Если обычно у Петрушевской вышеупомянутое « это так » обосновывается душемутительным рассказом о судьбах героев, то в «Глазках» интонационный гипноз уступает место детально прорисованному крупному плану нескольких минут из жизни героини. Это когда она наблюдает в вагоне метро рядом с собой гнусную бессловесную сценку. Эпизод написан так сочно, бесстрастно и страстно одновременно, так по старинке вовлеченно (с открытым сочувствием к жертвам и омерзением к подонку), что вспоминается сила письма, скажем, Фридриха Горенштейна, свой недюжинный талант страстного реализма упрямо не зарывавшего (ну ему было о чем рассказать).

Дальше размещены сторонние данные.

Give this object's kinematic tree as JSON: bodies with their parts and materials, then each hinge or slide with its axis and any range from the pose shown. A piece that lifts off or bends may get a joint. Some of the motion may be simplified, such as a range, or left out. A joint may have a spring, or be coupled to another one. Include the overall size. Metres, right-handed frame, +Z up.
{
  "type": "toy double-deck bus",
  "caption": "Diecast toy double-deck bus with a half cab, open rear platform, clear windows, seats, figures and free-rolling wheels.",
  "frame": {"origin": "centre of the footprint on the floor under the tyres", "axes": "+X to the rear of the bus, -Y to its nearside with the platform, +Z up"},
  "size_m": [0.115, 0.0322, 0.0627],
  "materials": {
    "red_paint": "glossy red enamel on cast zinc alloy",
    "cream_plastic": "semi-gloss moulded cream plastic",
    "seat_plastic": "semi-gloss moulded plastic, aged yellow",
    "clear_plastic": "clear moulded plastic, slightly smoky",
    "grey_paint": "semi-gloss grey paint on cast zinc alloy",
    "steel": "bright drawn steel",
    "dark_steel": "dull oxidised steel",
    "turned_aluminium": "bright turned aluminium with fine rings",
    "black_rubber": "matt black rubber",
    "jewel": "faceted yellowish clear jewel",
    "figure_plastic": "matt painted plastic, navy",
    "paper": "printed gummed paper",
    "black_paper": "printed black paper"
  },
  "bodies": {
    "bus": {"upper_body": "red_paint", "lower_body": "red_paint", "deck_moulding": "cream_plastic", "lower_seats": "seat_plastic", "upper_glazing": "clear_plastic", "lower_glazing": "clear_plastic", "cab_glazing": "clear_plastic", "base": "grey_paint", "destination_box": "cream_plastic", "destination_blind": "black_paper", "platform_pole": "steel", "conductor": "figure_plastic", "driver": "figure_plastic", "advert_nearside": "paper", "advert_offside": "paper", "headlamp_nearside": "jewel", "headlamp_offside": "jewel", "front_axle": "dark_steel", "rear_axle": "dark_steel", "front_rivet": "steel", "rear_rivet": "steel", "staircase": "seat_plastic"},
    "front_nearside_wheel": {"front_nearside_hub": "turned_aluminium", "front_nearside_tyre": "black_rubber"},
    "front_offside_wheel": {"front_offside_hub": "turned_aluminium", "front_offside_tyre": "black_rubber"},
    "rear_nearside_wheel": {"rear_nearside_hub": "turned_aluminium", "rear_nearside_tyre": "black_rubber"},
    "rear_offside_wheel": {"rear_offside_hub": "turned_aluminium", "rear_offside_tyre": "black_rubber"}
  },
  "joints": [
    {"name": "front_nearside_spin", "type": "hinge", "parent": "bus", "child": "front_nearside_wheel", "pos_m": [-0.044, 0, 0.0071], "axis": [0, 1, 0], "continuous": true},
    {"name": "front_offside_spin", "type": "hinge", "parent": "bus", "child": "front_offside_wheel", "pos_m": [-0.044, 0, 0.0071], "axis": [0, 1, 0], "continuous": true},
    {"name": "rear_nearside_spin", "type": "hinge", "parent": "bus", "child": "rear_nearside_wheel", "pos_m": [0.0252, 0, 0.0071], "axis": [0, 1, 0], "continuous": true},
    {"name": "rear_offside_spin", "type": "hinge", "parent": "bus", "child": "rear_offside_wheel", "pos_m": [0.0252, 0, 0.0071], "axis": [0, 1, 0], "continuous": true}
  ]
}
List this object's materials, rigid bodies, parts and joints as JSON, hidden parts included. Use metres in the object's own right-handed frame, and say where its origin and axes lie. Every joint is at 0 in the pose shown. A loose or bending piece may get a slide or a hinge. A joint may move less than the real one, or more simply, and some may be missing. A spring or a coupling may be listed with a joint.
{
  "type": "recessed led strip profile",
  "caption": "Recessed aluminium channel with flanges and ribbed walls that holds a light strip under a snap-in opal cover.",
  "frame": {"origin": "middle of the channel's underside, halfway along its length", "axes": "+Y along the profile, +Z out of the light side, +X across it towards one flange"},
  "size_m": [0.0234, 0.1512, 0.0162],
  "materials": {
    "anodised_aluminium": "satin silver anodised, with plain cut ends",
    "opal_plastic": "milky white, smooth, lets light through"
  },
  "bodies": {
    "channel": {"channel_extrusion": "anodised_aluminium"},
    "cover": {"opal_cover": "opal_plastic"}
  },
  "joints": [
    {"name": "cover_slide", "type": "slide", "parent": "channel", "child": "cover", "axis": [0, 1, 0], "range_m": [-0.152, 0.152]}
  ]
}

Из новостей не эстетики, а этики: добро побеждает — у Петрушевской! — видно, автор недоглядел за персонажами, в поэтике реализма это случается.
А случилось то, что героиня (преждевременно слепнущая: с генами не повезло), неожиданно для самой себя, силой взгляда своих слабеющих глаз, отпугивает подонка от намеченной жертвы. Вот и вся фабула, остальное — музыка в начале и в конце, живопись посередине. Сила взгляда героини, разумеется, от любви, но к кому у этого идеально одинокого существа? Оказывается, к бедным «глазкам»:
«Р. несла свои глазки в глазных впадинах, крепко держа их валиками век и, сзади, еще какими-то приспособлениями. Р. щурилась и тем самым оберегала глазки от ветра и холода; смачивала их слезами». Нетривиальными натяжениями смысловых нитей Петрушевская ткет свое « это так ».

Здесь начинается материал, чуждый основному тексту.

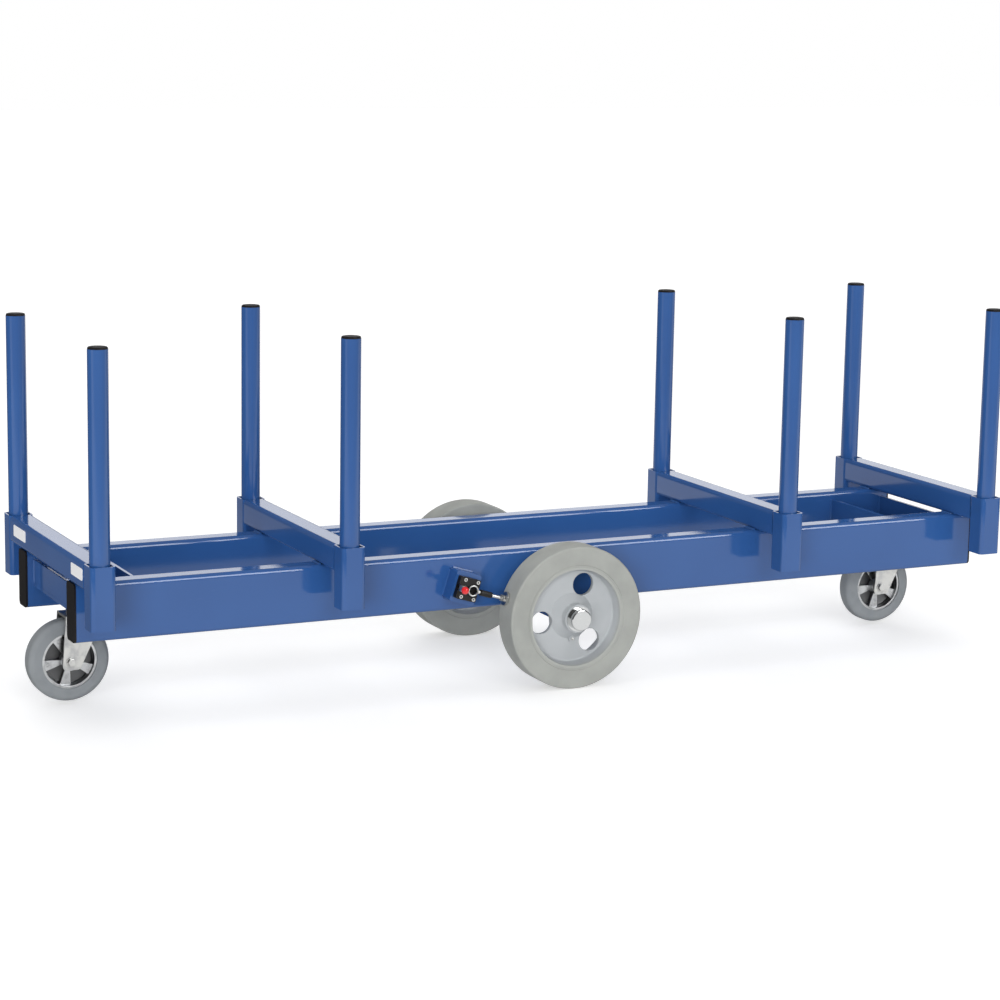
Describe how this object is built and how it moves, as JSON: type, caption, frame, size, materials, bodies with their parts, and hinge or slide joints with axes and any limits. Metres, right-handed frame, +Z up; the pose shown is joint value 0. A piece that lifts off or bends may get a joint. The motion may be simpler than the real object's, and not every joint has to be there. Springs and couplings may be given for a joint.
{
  "type": "long material cart",
  "caption": "Low long cart of square tube for bars and boards, with loose upright stakes in sockets, large middle wheels, a swivel castor at either end and a hand brake.",
  "frame": {"origin": "on the floor under the middle of the whole cart", "axes": "+X along the cart towards the right end in the picture, +Y from the brake side to the far side, +Z up"},
  "size_m": [2.55, 0.74, 0.905],
  "materials": {
    "blue_paint": "glossy",
    "black_plastic": "satin",
    "grey_rubber": "matte",
    "castor_rubber": "matte",
    "grey_paint": "satin",
    "chrome": "polished",
    "zinc_plate": "satin",
    "bearing_steel": "satin",
    "cast_aluminium": "satin",
    "black_casting": "satin",
    "red_plastic": "glossy"
  },
  "bodies": {
    "frame": {"rail_near": "blue_paint", "rail_far": "blue_paint", "rail_end_caps": "black_plastic", "bearer_1": "blue_paint", "bearer_2": "blue_paint", "bearer_3": "blue_paint", "bearer_4": "blue_paint", "stake_sockets_near": "blue_paint", "stake_sockets_far": "blue_paint", "cross_plates": "blue_paint", "castor_seats": "blue_paint", "castor_top_plates": "zinc_plate", "castor_bolts": "zinc_plate", "swivel_bearings": "bearing_steel", "king_pins": "zinc_plate", "axle_beam": "blue_paint", "wheel_retainers": "zinc_plate", "brake_bracket": "blue_paint", "brake_base": "black_casting", "brake_screws": "zinc_plate", "brake_lever_pin": "zinc_plate"},
    "stake_near_1": {"stake_near_1": "blue_paint", "stake_plug_near_1": "black_plastic"},
    "stake_near_2": {"stake_near_2": "blue_paint", "stake_plug_near_2": "black_plastic"},
    "stake_near_3": {"stake_near_3": "blue_paint", "stake_plug_near_3": "black_plastic"},
    "stake_near_4": {"stake_near_4": "blue_paint", "stake_plug_near_4": "black_plastic"},
    "stake_far_1": {"stake_far_1": "blue_paint", "stake_plug_far_1": "black_plastic"},
    "stake_far_2": {"stake_far_2": "blue_paint", "stake_plug_far_2": "black_plastic"},
    "stake_far_3": {"stake_far_3": "blue_paint", "stake_plug_far_3": "black_plastic"},
    "stake_far_4": {"stake_far_4": "blue_paint", "stake_plug_far_4": "black_plastic"},
    "wheel_near": {"wheel_near_tyre": "grey_rubber", "wheel_near_rim": "grey_paint", "wheel_near_bearings": "bearing_steel", "wheel_near_hub_cap": "chrome"},
    "wheel_far": {"wheel_far_tyre": "grey_rubber", "wheel_far_rim": "grey_paint", "wheel_far_bearings": "bearing_steel", "wheel_far_hub_cap": "chrome"},
    "castor_left_swivel": {"castor_left_fork": "zinc_plate", "castor_left_axle": "zinc_plate"},
    "castor_left_wheel": {"castor_left_rim": "cast_aluminium", "castor_left_tyre": "castor_rubber", "castor_left_bearings": "bearing_steel"},
    "castor_right_swivel": {"castor_right_fork": "zinc_plate", "castor_right_axle": "zinc_plate"},
    "castor_right_wheel": {"castor_right_rim": "cast_aluminium", "castor_right_tyre": "castor_rubber", "castor_right_bearings": "bearing_steel"},
    "brake_lever": {"brake_lever": "zinc_plate", "brake_lever_knob": "red_plastic"},
    "brake_plunger": {"brake_plunger": "zinc_plate", "brake_plunger_nut": "zinc_plate", "brake_shoe": "zinc_plate"}
  },
  "joints": [
    {"name": "stake_near_1_lift", "type": "slide", "parent": "frame", "child": "stake_near_1", "axis": [0, 0, 1], "range_m": [0, 0.15]},
    {"name": "stake_near_2_lift", "type": "slide", "parent": "frame", "child": "stake_near_2", "axis": [0, 0, 1], "range_m": [0, 0.15]},
    {"name": "stake_near_3_lift", "type": "slide", "parent": "frame", "child": "stake_near_3", "axis": [0, 0, 1], "range_m": [0, 0.15]},
    {"name": "stake_near_4_lift", "type": "slide", "parent": "frame", "child": "stake_near_4", "axis": [0, 0, 1], "range_m": [0, 0.15]},
    {"name": "stake_far_1_lift", "type": "slide", "parent": "frame", "child": "stake_far_1", "axis": [0, 0, 1], "range_m": [0, 0.15]},
    {"name": "stake_far_2_lift", "type": "slide", "parent": "frame", "child": "stake_far_2", "axis": [0, 0, 1], "range_m": [0, 0.15]},
    {"name": "stake_far_3_lift", "type": "slide", "parent": "frame", "child": "stake_far_3", "axis": [0, 0, 1], "range_m": [0, 0.15]},
    {"name": "stake_far_4_lift", "type": "slide", "parent": "frame", "child": "stake_far_4", "axis": [0, 0, 1], "range_m": [0, 0.15]},
    {"name": "wheel_near_spin", "type": "hinge", "parent": "frame", "child": "wheel_near", "pos_m": [0.025, -0.305, 0.18], "axis": [0, 1, 0], "continuous": true},
    {"name": "wheel_far_spin", "type": "hinge", "parent": "frame", "child": "wheel_far", "pos_m": [0.025, 0.305, 0.18], "axis": [0, 1, 0], "continuous": true},
    {"name": "castor_left_turn", "type": "hinge", "parent": "frame", "child": "castor_left_swivel", "pos_m": [-1.125, 0, 0.22], "axis": [0, 0, 1], "continuous": true},
    {"name": "castor_left_spin", "type": "hinge", "parent": "castor_left_swivel", "child": "castor_left_wheel", "pos_m": [-1.175, 0, 0.108], "axis": [0, 1, 0], "continuous": true},
    {"name": "castor_right_turn", "type": "hinge", "parent": "frame", "child": "castor_right_swivel", "pos_m": [1.175, 0, 0.22], "axis": [0, 0, 1], "continuous": true},
    {"name": "castor_right_spin", "type": "hinge", "parent": "castor_right_swivel", "child": "castor_right_wheel", "pos_m": [1.125, 0, 0.108], "axis": [0, 1, 0], "continuous": true},
    {"name": "brake_lever_swing", "type": "hinge", "parent": "frame", "child": "brake_lever", "pos_m": [-0.26763, -0.28309, 0.26947], "axis": [-0.2924, 0, -0.9563], "range_deg": [0, 70]},
    {"name": "brake_plunger_slide", "type": "slide", "parent": "frame", "child": "brake_plunger", "axis": [-0.9563, 0, 0.2924], "range_m": [0, 0.01387]}
  ],
  "couplings": [
    {"joint": "brake_plunger_slide", "follows": "brake_lever_swing", "m_per_rad": 0.011267}
  ]
}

Эффектно-сюжетный рассказ «Акакий» вызовет злорадство типа «а я что говорила!» у тех, кто не приемлет «садизма» в Петрушевской. И то: некто, ожидающий «девочку», видит через глазок входной двери, как она по пути к нему подвергается изнасилованию на лестничной площадке. Но не возгоняла ли Петрушевская и не такой садизм в свою мрачную музыку? Рассказ не получился цельно петрушевским, мне кажется, из-за скрытого морализирования автора, именно скрытого, несовместимого с ее поэтикой. Герой — заведомое дрянцо, списан, такое впечатление, с конкретного человека, слишком индивидуален, психологичен (в отличие от юной героини), а поэтика Петрушевской лучше всего работает не с психологией, а с антропологией (девочка-типаж выручает рассказ), с индивидуальностями не людей, а судеб, каждый раз нас обманывая их, судеб, новым обличьем и доводя в конце концов до узнавания чудовищ — до радости и печали узнавания одновременно. Иначе глохнет ее психоделика.
«Акакий» — многокрасочный текст, но без этой особой психоделической музыки Петрушевской, которая слышится в открыто нравоучительном этюде «Пара гениев» о так называемых (ею) «немоцартах» — о тех несчастных из бездарных, кто искренне считает себя гением в искусстве. Не рассказ, а разнос, и поди же, какая это музыка! Автор здесь покрупнее садист, чем в «Акакии»: герои — кругом нищие: духом и бытом, а автор гонит их из последнего прибежища! Как всегда тонкие семантические вибрации сказа удерживают разнос на поэтическом уровне.